La seduta asiatica era orfana di Cina, Hong Kong e Taiwan per festività, ma comunque l’azione non è mancata. Con lo Yen a 106.5 vs $ e gli ordinativi di macchinari clamorosamente sotto attese in aprile, Tokyo non poteva che correggere. Un taglio dei tassi da parte della Banca Centrale Sudcoreana ha lasciato indifferenti azionario e divisa, mentre l’atteggiamento rilassato di quella Neozelandese ha prodotto un bel rimbalzo della divisa locale.
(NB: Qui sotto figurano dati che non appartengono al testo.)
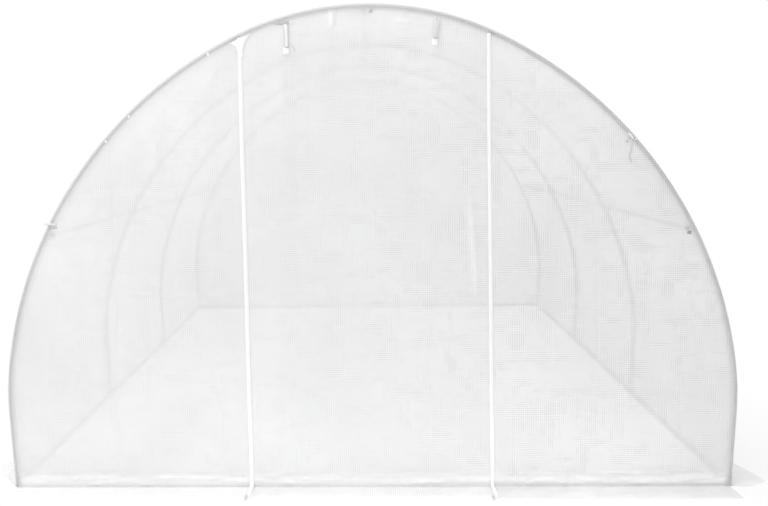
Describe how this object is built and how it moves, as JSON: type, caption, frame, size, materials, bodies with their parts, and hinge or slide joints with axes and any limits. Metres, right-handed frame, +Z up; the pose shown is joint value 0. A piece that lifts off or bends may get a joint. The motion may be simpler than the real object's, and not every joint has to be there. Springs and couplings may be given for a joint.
{
  "type": "walk-in tunnel greenhouse",
  "caption": "Walk-in tunnel greenhouse: a steel tube hoop frame under a translucent film cover, with a zipped roll-up door in each end and skirts on the ground.",
  "frame": {"origin": "centre of the footprint, on the ground", "axes": "+Z up, Y along the tunnel with the front end at -Y, +X to the right of someone facing the front"},
  "size_m": [3.269, 4.3, 1.97],
  "materials": {
    "cover_film": "translucent white polyethylene film with a reinforcing grid",
    "galvanised_steel": "galvanised",
    "fitting": "galvanised, dull",
    "zip": "white nylon",
    "slider": "grey",
    "webbing": "white webbing",
    "toggle": "white"
  },
  "bodies": {
    "root": {"corner_fittings": "fitting", "crown_tubes": "galvanised_steel", "front_door_panel": "cover_film", "front_edge_film": "cover_film", "front_ground_rail": "galvanised_steel", "front_left_panel": "cover_film", "front_left_zip": "zip", "front_right_panel": "cover_film", "front_right_zip": "zip", "front_skirt": "cover_film", "left_ground_rail": "galvanised_steel", "left_legs": "galvanised_steel", "left_purlin": "galvanised_steel", "left_roof_lower_film": "cover_film", "left_roof_upper_film": "cover_film", "left_shoulder_lower_film": "cover_film", "left_shoulder_tubes": "galvanised_steel", "left_shoulder_upper_film": "cover_film", "left_skirt": "cover_film", "left_wall_lower_film": "cover_film", "left_wall_upper_film": "cover_film", "rear_door_panel": "cover_film", "rear_edge_film": "cover_film", "rear_ground_rail": "galvanised_steel", "rear_left_panel": "cover_film", "rear_left_zip": "zip", "rear_right_panel": "cover_film", "rear_right_zip": "zip", "rear_skirt": "cover_film", "ridge_purlin": "galvanised_steel", "right_ground_rail": "galvanised_steel", "right_legs": "galvanised_steel", "right_purlin": "galvanised_steel", "right_roof_lower_film": "cover_film", "right_roof_upper_film": "cover_film", "right_shoulder_lower_film": "cover_film", "right_shoulder_tubes": "galvanised_steel", "right_shoulder_upper_film": "cover_film", "right_skirt": "cover_film", "right_wall_lower_film": "cover_film", "right_wall_upper_film": "cover_film", "roll_up_straps": "webbing", "strap_toggles": "toggle", "tee_fittings": "fitting", "zip_sliders": "slider"}
  },
  "joints": []
}
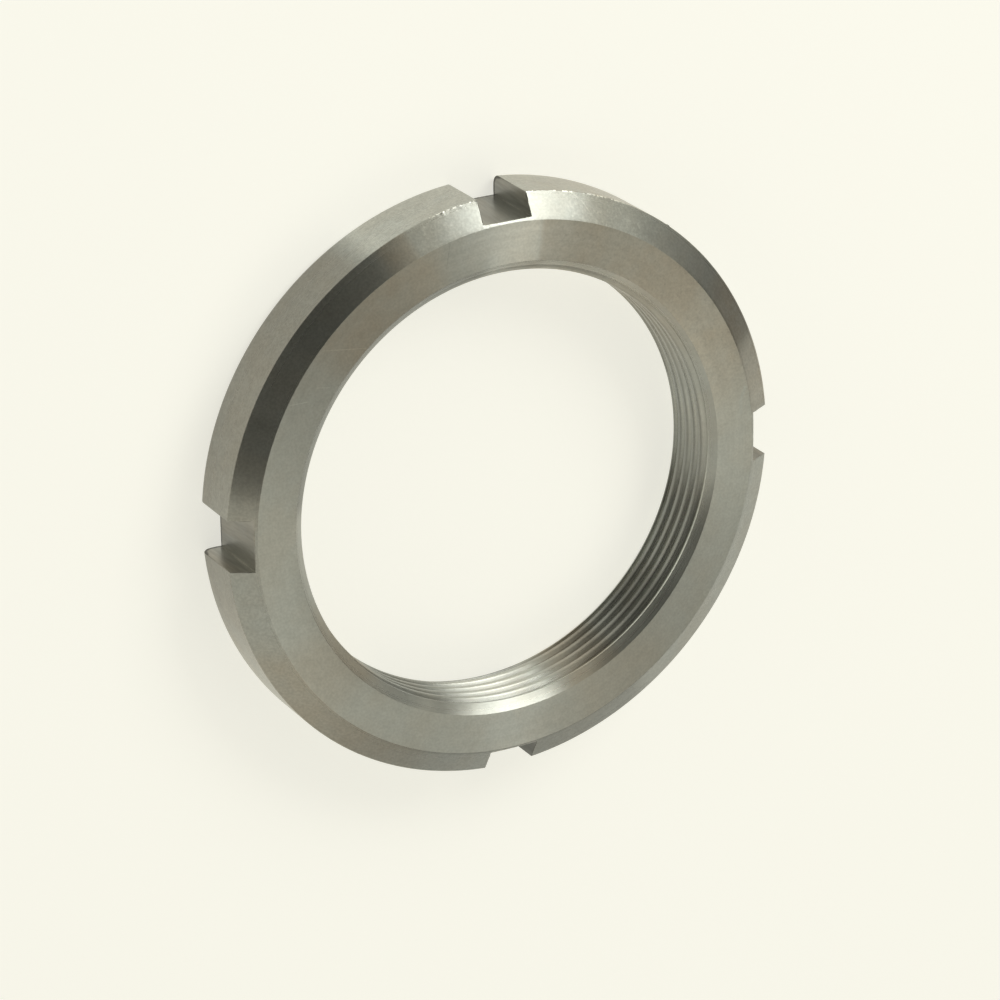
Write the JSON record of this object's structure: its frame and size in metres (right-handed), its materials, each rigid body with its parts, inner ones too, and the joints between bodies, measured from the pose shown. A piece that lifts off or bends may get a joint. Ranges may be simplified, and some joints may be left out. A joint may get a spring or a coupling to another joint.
{
  "type": "bearing lock nut",
  "caption": "Slim steel ring nut with a fine internal thread, spanner slots milled across its rim, a wide chamfer round the seating face and a rounded back edge.",
  "frame": {"origin": "centre of the back face, on the thread's axis", "axes": "+Z along the thread's axis, out of the chamfered seating face; +X and +Y through the middle of two spanner slots"},
  "size_m": [0.0916, 0.0916, 0.012],
  "materials": {
    "machined_steel": "fine turned, with milled slots and a light oil film"
  },
  "bodies": {
    "root": {"lock_nut": "machined_steel"}
  },
  "joints": []
}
Il CPI cinese di maggio ha deluso nel dato headline (2% vs 2.2% atteso) ma sia i prezzi alla produzione che il dato core hanno accelerato.
L’Europa è partita nuovamente in lettera, e per le 10 le perdite superavano il punto percentuale. La novità odierna è che la debolezza non si è accompagnata ad una forza dell’€, che anzi ha passato la giornata ad indebolirsi, presumibilmente per quella che un amico cambista ha definito come una crescente preferenza per il dollaro a fronte dell’avvicinarsi del Referendum UK.
La forza del biglietto verde ha portato in dote una correzione per oil/commodities (il che ha appesantito i relativi settori nell’indice), e per gli emergenti, che venivano da 5 sedute positive a fila per un totale di oltre un +4%.
Naturalmente il Bund ne ha approfittato per fare un altro record, a 0.025% di rendimento, nella sua lenta marcia verso il tasso negativo. Se è per quello, il primo titolo consegnabile per il bund future (cheapest to deliver – DBR 1% 15/8/2025) rende già -0.037%.
Il quadro tecnico suggerisce ancora una mezza figura di recupero, tanto perchè il rendimento del benchmark arrivi in area -0.02%, e poi dovrebbe esserci una pausa.
Sul fronte macro un US qualche raggio di sole, con i jobless claims tornati sui minimi (264.000 vs 270.000 attesi, e media a 4 settimane a 270.000), mentre le scorte all’ingrosso di aprile hanno mostrato il rialzo più forte da 10 mesi (+0.6% vs attese per +0.1%) il che depone bene per il GDP del trimestre in corso.
Sul fronte tecnico, in Europa il quadro resta quello evidenziato giorni fa, moderatamente rialzista, finchè regge la trendline dai minimi, in procinto di essere nuovamente testata dal movimento correttivo degli ultimi giorni. La sua tenuta proietta un nuovo massimo relativo a breve, con la rottura della resistenza in area 3090 di Eurostoxx future.
Più incerta la situazione sul vituperato settore bancario europeo, da tempo impegnato in un consolidamento che ha preso la forma di un cuneo.
Normalmente i cunei sono figure di continuazione, e qui la media mobile a 200 giorni segnala bene che il trend è discendente. Ma di certo vi è solo che a breve ci sarà un uscita dal cuneo , con un aumento della volatilità realizzata, in fase di compressione da gennaio. Un miglioramento del sentiment generale (magari per una brexit evitata) porterebbe eventualmente ad un breakout rialzista.
Wall Street continua sorniona a flirtare con i massimi storici, incurante di FED, Brexit, Cina, picco degli utili, macro, etc.
Il doppio massimo di breve è stato scongiurato dalle ultime 2 sedute. Se un’analisi degli ultimi mesi indica che questa soglia (area 2120-2135) si è mostrata estremamente tosta da superare, e l’abbondanza di rischi che caratterizza il periodo rende la gente incline allo scetticismo, uno sguardo più allargato al movimento restituisce un quadro più ottimista: il grafico pubblicato da Short Side of Long mostra come l’S&P dopo un lungo consolidamento stia attaccando la resistenza, con “breadth”, ovvero partecipazione al rialzo di un numero di titoli crescente (misurata come numero di titoli del NYSE che fanno nuovi massimi).